Interesting to hear that someone else has been struggling with the same problem!

First I didn't realise the problems with calculating a*b mod n, headed for a straight implementation and ran into trouble, but also got frustrated enough to not be able to put it away...

I use complex numbers mainly as a place holder, but for both addition and subtraction they come in handy for the calculation as well. The real part of the complex number is used to represent the higher (i.e. larger than 1e12) portion of the integer, while the imaginary part represented the lower portion (i.e. a normal precision integer).
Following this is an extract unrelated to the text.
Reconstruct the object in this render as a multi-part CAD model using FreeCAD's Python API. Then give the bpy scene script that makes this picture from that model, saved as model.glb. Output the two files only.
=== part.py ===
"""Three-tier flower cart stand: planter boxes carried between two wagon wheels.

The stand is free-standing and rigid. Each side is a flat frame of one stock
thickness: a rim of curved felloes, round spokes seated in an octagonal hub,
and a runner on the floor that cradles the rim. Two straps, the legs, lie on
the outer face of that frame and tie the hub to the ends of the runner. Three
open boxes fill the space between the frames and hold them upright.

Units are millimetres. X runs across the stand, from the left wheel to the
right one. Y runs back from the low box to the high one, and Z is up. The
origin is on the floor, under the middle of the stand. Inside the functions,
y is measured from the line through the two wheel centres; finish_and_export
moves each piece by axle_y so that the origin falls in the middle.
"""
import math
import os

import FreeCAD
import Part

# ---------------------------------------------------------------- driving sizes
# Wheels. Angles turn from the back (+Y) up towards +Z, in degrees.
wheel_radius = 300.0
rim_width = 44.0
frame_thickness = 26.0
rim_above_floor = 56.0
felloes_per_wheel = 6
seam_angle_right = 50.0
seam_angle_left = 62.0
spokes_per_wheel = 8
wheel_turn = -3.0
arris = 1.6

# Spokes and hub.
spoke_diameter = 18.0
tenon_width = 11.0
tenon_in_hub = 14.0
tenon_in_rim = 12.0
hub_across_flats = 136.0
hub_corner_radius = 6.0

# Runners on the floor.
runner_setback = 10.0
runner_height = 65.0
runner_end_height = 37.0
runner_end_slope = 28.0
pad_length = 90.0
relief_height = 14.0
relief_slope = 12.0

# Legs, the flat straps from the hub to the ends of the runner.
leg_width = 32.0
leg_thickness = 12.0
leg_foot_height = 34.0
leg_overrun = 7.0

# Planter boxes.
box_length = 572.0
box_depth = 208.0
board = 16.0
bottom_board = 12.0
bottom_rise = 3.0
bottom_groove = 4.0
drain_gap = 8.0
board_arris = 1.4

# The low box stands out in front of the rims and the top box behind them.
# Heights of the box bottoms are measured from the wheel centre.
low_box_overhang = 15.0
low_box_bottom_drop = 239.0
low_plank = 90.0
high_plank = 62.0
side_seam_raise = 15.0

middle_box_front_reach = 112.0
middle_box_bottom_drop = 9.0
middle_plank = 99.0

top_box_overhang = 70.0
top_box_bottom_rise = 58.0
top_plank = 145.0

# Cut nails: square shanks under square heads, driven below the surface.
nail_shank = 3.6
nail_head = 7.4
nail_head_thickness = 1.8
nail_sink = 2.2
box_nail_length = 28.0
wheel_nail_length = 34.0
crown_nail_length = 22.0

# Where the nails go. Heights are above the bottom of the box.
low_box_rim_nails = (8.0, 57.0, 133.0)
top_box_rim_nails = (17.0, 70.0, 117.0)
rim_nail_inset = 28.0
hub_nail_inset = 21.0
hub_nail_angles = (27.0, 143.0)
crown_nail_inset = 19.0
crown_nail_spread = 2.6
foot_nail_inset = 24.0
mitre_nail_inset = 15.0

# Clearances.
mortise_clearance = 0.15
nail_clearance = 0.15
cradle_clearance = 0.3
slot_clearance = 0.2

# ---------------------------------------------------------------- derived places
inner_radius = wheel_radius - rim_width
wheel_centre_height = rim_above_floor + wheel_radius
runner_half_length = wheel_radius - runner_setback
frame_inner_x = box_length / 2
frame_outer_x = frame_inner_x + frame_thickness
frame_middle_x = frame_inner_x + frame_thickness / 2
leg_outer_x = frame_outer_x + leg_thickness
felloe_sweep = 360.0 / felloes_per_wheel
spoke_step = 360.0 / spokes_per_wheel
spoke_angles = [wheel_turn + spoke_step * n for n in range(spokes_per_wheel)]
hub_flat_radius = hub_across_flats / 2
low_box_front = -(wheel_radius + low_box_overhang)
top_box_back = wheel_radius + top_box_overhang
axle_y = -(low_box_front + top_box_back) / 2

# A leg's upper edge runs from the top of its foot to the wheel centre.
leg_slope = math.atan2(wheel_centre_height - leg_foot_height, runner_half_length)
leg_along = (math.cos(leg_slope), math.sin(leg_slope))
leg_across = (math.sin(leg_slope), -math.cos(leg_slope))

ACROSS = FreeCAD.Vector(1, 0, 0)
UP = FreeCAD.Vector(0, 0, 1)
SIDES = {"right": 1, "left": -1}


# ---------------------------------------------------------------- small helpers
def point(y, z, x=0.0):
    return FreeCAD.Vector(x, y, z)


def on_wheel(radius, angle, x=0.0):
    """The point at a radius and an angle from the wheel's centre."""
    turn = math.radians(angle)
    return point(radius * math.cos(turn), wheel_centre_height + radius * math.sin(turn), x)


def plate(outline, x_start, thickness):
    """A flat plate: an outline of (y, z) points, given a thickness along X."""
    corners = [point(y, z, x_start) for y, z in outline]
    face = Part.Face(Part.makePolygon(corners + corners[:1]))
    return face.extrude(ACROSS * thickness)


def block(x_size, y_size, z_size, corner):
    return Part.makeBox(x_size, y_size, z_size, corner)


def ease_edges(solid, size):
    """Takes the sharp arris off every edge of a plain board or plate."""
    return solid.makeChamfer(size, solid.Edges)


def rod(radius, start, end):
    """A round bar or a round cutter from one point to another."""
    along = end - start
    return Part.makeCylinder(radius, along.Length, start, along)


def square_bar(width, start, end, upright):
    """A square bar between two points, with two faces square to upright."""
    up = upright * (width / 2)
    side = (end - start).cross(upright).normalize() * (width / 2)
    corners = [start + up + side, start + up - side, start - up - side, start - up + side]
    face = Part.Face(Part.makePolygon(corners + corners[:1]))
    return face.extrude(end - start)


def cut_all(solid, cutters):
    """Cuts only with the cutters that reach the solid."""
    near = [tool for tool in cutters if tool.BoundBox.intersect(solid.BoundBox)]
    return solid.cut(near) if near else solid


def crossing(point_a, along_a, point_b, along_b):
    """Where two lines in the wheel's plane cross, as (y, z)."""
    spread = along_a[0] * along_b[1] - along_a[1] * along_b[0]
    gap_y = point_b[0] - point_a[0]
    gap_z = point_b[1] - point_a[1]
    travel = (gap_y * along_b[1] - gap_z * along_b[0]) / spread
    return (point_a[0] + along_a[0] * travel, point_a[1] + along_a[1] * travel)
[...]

As I only needed to deal with positive integers I realised that I could subtract 1e12 from one of the lower parts (i.e. the imaginary part of one of the terms) before adding the two long (complex) numbers together. Then I could check if the lower part of their sum was negative. If it was negative then I just added 1e12 to it again, otherwise I added 1 to the higher (real) part of the sum. (This is done on line 297-315 in the code).

Subtraction uses a variant of the same technique (line 284-296 in the code).

Multiplication was worse. However I only needed to multiply two normal length integers giving a double length product. For this purpose I divided a in two "small" halves a_hi and a_lo and similarly b into b_hi and b_lo. The higher portion here holds the part of the number that is larger than 1e6 and the lower portion holds the part that is smaller than 1e6. Having split a and b in higher and smaller part their double length product can be calculated. The higher (double length) part of a*b can be calculated as a_hi*b_hi + int((a_hi*b_lo + a_lo*b_hi / 1e6)) and the lower part can be calculated as a_lo * b_lo + (a_hi*b_lo + a_lo*b_hi mod 1e6). (The multiplication is made on line 229-283 in the code)

The last step, when a*b is finally calculated (represented as a double length integer), is to determine what the product is mod n. Here I realised that the HP-42S actually calculates very large numbers mod n absolutely correctly (e.g. 1e20 mod 999 999 999 961). So I simply used the rule that ( i + j ) mod n = ((i mod n) + (j mod n)) mod n. In this case this translates into (if i is the larger part of a*b and j the smaller part) --> a*b mod n = ( (( i * 1e12 ) mod n ) + j mod n )) mod n. (This is done on line 195-228 in the code).

I guess the same technique could be used on the HP-15C. Program length might be an issue, though (even if some hundred bytes of PRM? are just for program encapsulation as to preserve the stack). On the other hand this means that implementing Miller-Rabin on the HP-15C would be much more of a challenge than on the HP-42S :-)

Best regards,

Erik Ehrling (Sweden)

i was on the same road. the 42s is saved by the mod function being able to handle large numbers. without a mod function (that works), i was stuck trying to find a way to calculate, ahi*bhi*B^2 (mod n) and the cross-product term * B (mod n). maybe i could call a*b (mod n) recursively?

in the end i left it using its own precision, but of course this means i can only verify numbers up to 6 digits (or so).

consequently i dropped rounds 7 and 11.

here is my original effort:

http://www.voidware.com/calcs/hp15c.htm

Quote:

i was on the same road. the 42s is saved by the mod function being able to handle large numbers. without a mod function (that works), i was stuck trying to find a way to calculate, ahi*bhi*B^2 (mod n) and the cross-product term * B (mod n). maybe i could call a*b (mod n) recursively?

I think there is a way around this. Actually I implemented the a*b mod n slightly different first, not relying on the mod function being able to handle large numbers. The idea that I came across in an excellent paper ("http://home.pipeline.com/~hbaker1/AB-mod-N.html") was to calculate a*b/n in normal precision giving a floating point approximation. By then calculating a*b - int(a*b/n) * n in double length using the floating point approximation of a*b/n then this is max +/-n from a*b mod n so the result can be checked and n added/subtracted accordingly. Voila!

Regards,

Erik Ehrling (Sweden)

i see. you are still stuck with doing a*b - q*n in double prevision though. unless there's some way to get the low bits of a*b from a calculator.